Multi-stakeholder cooperative
This cooperative has two or more groups of members that may include workers, consumers,
producers, investors, community, and/or government. Such a cooperative has the potential of
aggregating the interests of different individuals and groups of individuals within one cooperative
thereby making them all stakeholders of a particular cooperative. For example, a consumer
cooperative, by provided a membership and ownership stake to workers, transforms a traditional
consumer cooperative to one where workers’ interests gain significant representation. The consumer
cooperative develops characteristics of a workers’ cooperative. This can have significant efficiency
benefits to the cooperative. Any cooperative that brings in government, community, or private sector
representation strengthens the stakeholder and knowledge base of the cooperative as well as
spreading risks without the core cooperative members losing control.
Social cooperative
This is a particular type of multi-stakeholder cooperative that brings together providers and users of
social services such as day care, health services, housing, and job training. It provides services that
private sector firms will not or cannot provide. Such cooperatives often survive on the basis of
subsidies, donations, and voluntary labor. But very often, noncooperative providers of these services
survive on the basis of government support as well.
Historical Background
The Rochdale Principles
The cooperative movement is strictly defined and relates very closely to democratic forms of
governance with regard to members. The cooperative is not simply a group of individuals who
cooperate in particular economic activities. For cooperation of this type can take place under
coercive forms of governance, ranging from serfdom to slavery to the state-sponsored collectives of
Communist China, the Soviet Union, and Cuba. Wage labor in a democratic society also requires
cooperation amongst the economic actors. But a cooperative requires much more than mere
cooperation, even when the latter is relatively freely undertaken.

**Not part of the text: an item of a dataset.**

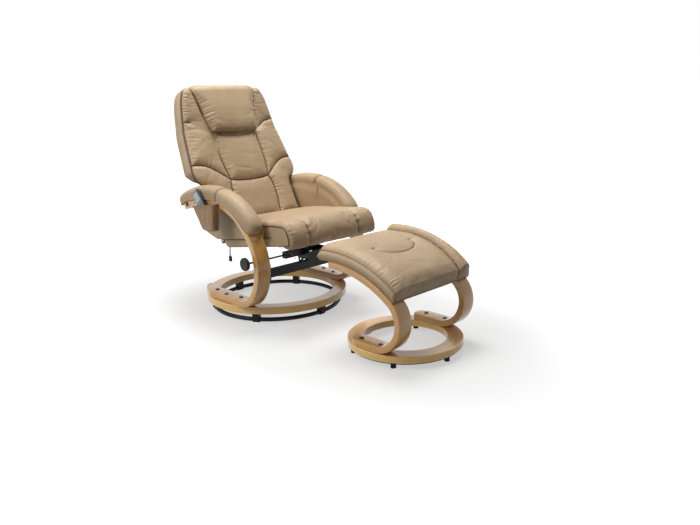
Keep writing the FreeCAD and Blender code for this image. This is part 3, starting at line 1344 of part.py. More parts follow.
def ottoman_leg(label, side):
    body = new_body(label)
    outline = strip_outline(leg_line, s.leg_foot_rear, stool_top, s.leg_thickness)
    sketch = draw(new_sketch(body, "YZ_Plane", f"{side} * leg_centre"), *outline)
    blank = pad(body, sketch, "leg_width", symmetric=True)
    body.Tip = round_edges(body, blank, "wood_round", bent_edge)
    foot_trim(body, side, s.stool_ring_outer, s.leg_foot_rear, s.leg_centre - s.leg_width / 2,
              STOOL_TOP, "leg_thickness")
    holes = draw(new_sketch(body, "XY_Plane", STOOL_TOP),
                 *[circle(x, y, s.bolt_radius) for x, y in leg_bolt_places(side)])
    body.Tip = pocket(body, holes, "leg_thickness", upwards=True)
    seats = draw(new_sketch(body, "XY_Plane", STOOL_TOP + " + leg_thickness"),
                 *[circle(x, y, s.leg_bolt_head) for x, y in leg_bolt_places(side)])
    body.Tip = pocket(body, seats, "bolt_head_height + overrun", upwards=True)
    at_ottoman(body)


def ottoman_bolts():
    bolts = []
    for side in (-1, 1):
        for number, y in enumerate(("leg_bolt_rear", "-leg_bolt_front")):
            bolts.append(headed_pin(
                f"ottoman_bolt_{side + 2}_{number}", "bolt_radius", "leg_thickness + bolt_bite",
                "leg_bolt_head", "bolt_head_height", f"ottoman_x + {side} * leg_bolt_x",
                f"ottoman_y + {y}", f"{STOOL_TOP} + leg_thickness", X_AXIS, "180"))
    group("ottoman_bolts", bolts)


STOOL_START_TURN = 138


def stool_profile(x, low, high, crown=0.0, draw_in=0.0):
    """A side view of what lies on the legs, between two heights above the wood."""
    point = lambda y, z: Vector(x, y, z)
    start = STOOL_START_TURN + draw_in * STOOL_DRAW_SHARE
    bottom = leg_line.run(start, leg_line.turned, low, point)
    top = turned_round(leg_line.run(start, leg_line.turned, high, point))
    tail = s.stool_overhang - draw_in
    low_tail = point(*leg_line.place(leg_line.turned, low, tail))
    high_tail = point(*leg_line.place(leg_line.turned, high, tail))
    front_low, front_high = bottom[0].toShape().Vertexes[0].Point, top[-1].toShape().Vertexes[-1].Point
    rear_low, rear_high = bottom[-1].toShape().Vertexes[-1].Point, top[0].toShape().Vertexes[0].Point
    out = (high - low) * 0.2 + crown
    return wire_of([*bottom, Part.LineSegment(rear_low, low_tail),
                    bulged(low_tail, high_tail, Vector(0, out, 0)),
                    Part.LineSegment(high_tail, rear_high), *top,
                    bulged(front_high, front_low, Vector(0, -out * 0.7, -out * 0.7))])


STOOL_DRAW_SHARE = 0.15


def ottoman_top():
    middle = Placement(Vector(s.ottoman_x, s.ottoman_y, 0), Rotation())
    gap = s.cushion_gap
    board = [stool_profile(x, gap, s.board_thickness + gap, 0, s.strip_thickness)
             for x in (-s.board_half_width, s.board_half_width)]
    feature("ottoman_board", placed(loft(board, ruled=True), middle))
    low = s.board_thickness + 2 * gap
    full = low + s.stool_height
    piping, crown = s.stool_piping_width, s.stool_crown
    wires = [stool_profile(-s.stool_half_width, low, low + s.stool_height * 0.3, 0, crown),
             stool_profile(-piping, low, full, 0, crown * 0.2),
             stool_profile(-piping * 0.6, low, full + crown * 0.8),
             stool_profile(0, low, full + crown),
             stool_profile(piping * 0.6, low, full + crown * 0.8),
             stool_profile(piping, low, full, 0, crown * 0.2),
             stool_profile(s.stool_half_width, low, low + s.stool_height * 0.3, 0, crown)]
    feature("ottoman_cushion", placed(loft(wires), middle))


# Building everything
def build():
    floor_ring()
    floor_pads()
    wood_ring()
    glide_blocks()
    glide_screws()
    for name, side in (("right", -1), ("left", 1)):
        arm("arm_" + name, side)
        arm_bolts("arm_bolts_" + name, side)
        arm_panel("arm_panel_" + name, side)
    arm_pads()
    recline_bolts()
    cross_beam()
    beam_end_plates()
    beam_screws()
    guide_bracket()
    clamp_tube()
    clamp_bushes()
    clamp_nut()
    knob()
    knob_rod()
    back_layers()
    back_frame()
    back_pivot_plates()
    back_webbing()
    massage_motors()
    back_cushions()
    seat_casing()
    seat_frame()
    seat_springs()
    seat_cushion()
    slide_plates()
    seat_hinge_plates()
    hinge_pins()
    control_box()
    pigtail()
    pouch()
    pouch_screws()
    handset_shell()
    handset_screen()
    handset_keys()
    ottoman_base()
    for name, side in (("right", -1), ("left", 1)):
        ottoman_leg("ottoman_leg_" + name, side)
    ottoman_bolts()
    ottoman_top()


build()
doc.recompute()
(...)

The modern cooperative movement aspires to a set of principles first clearly and coherently
articulated by members of the Rochdale consumer cooperative, founded by 28 weavers in Rochdale,
England, at a time when worker and consumer rights were relatively limited. Consumer cooperatives
received legal sanction in England only in 1852. The original Rochdale Principles defining
cooperative organizations are (Birchall, 1997; International Co-operative Alliance, 2008;
MacPherson, 1996: Thompson, 1994):
1. Democratic control (one member, one vote)
2. Open membership
3. Limited interest on capital
4. Distribution of surplus in proportion to a member’s contribution to the society
5. Cash trading only (no use of credit)
6. Providing for the education of members in cooperative principles
7. Political and religious neutrality
For the International Co-operative Alliance (ICA), the official governing body of cooperatives, the
following four of the Rochdale principles are central to the governance of member organizations:
1. Open membership
2. Democratic control (one member, one vote)

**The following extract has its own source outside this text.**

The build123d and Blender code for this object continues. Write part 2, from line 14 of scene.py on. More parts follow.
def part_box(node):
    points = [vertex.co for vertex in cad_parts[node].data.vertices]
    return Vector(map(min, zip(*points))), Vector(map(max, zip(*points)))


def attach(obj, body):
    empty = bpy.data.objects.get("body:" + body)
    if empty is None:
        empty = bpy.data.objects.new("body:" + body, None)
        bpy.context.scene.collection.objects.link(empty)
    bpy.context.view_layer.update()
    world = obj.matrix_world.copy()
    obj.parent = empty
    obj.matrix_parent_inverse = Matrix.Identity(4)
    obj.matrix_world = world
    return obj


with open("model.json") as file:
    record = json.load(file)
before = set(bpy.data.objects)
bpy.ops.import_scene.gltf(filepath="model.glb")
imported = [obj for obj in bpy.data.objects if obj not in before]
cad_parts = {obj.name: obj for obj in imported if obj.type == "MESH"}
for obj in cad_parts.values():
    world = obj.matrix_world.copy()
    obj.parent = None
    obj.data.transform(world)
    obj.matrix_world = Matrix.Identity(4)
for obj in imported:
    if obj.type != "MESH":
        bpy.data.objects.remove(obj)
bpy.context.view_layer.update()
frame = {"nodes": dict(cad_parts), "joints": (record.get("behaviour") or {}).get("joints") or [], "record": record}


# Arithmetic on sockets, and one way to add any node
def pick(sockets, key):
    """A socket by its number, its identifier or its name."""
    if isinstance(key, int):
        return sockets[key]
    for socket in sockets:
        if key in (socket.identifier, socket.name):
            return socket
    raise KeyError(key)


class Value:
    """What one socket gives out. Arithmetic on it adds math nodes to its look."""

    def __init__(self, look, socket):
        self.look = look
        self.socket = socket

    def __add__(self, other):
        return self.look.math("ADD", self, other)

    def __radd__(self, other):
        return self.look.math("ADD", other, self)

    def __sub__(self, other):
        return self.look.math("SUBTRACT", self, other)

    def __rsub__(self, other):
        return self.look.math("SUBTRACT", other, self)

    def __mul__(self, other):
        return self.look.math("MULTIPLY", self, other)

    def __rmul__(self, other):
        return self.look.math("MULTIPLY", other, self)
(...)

3. Distribution of the surplus to the members in proportion to their transactions
4. Limited interest on capital
The following three principles are deemed important and necessary to membership in the ICA:
1. Political and religious neutrality
2. Cash trading only
3. Promotion of education
The fact of the matter is that many cooperatives have very clear political and religious agendas. Most
use credit as a means of sale. The latter is critical in contemporary market economies and is often the
preferred means of payment. Also, a plethora of cooperatives invest little in the domain of education.
Kibbutzim and Mondragon Cooperatives
Two important examples of national cooperative movements are the Kibbutzim of Israel (first
established in 1910) and the Mondragon Cooperative Association founded in the Basque country of
Spain in the 1950s. The Kibbutz Movement of Israel is the largest cooperative grouping in the world.

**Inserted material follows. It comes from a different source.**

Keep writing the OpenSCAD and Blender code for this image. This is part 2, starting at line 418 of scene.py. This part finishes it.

By the end of the twentieth century there were 270 of these collective settlements with a population
of 120,000. These settlements are community owned and run and represent a mélange of worker,
consumer, producer, and financial cooperatives. Initially, largely agricultural in orientation,
manufacturing, and tourism now plays a significant role in the Kibbutz economy as Kibbutzim adjust
to increasing competitive pressures. Most cooperative settlements are small (they vary from about 50
to over 2,000), but there is significant cooperation amongst these (Communal Studies Association,
2008; Avrahami, 2002).
The Modragon Cooperative Association of Spain is comprised of over 160 companies operating in
manufacturing, distribution, and finance. Member companies employed almost 80,000 people and
the Modragon group of companies was the seventh largest in Spain in 2006. But at least 20% of
Modragon’s employees are nonmembers (Mondragon Corporacion Cooperativa, 2006; Whyte,
1991). The Kibbutz movement also now employs a large number of nonmembers. For the
Kibbutzim, this has been to a large extent fueled by severe labor shortages – the inability to attract an
adequate supply of labor to meet ongoing demand. Both of these long-standing cooperative
movements thus employ many individuals to whom the principles of the cooperative movement do
not necessarily apply. Both these movements have had to adjust to ever-changing and increasing
market pressure, meeting with much success.
Key Issues
Economics and Cooperatives
Contemporary economic theory pays little heed to the cooperative, especially worker and consumer
cooperatives. Whereas, supply and marketing cooperatives are treated as contributors to
monopolistic pricing, therefore contributing to economic inefficiency (allocative inefficiency) and the
misallocation of resources. At best, cooperatives as an organizational type are looked upon as a
possible solution to economic dilemmas faced by the economically marginalized members of society.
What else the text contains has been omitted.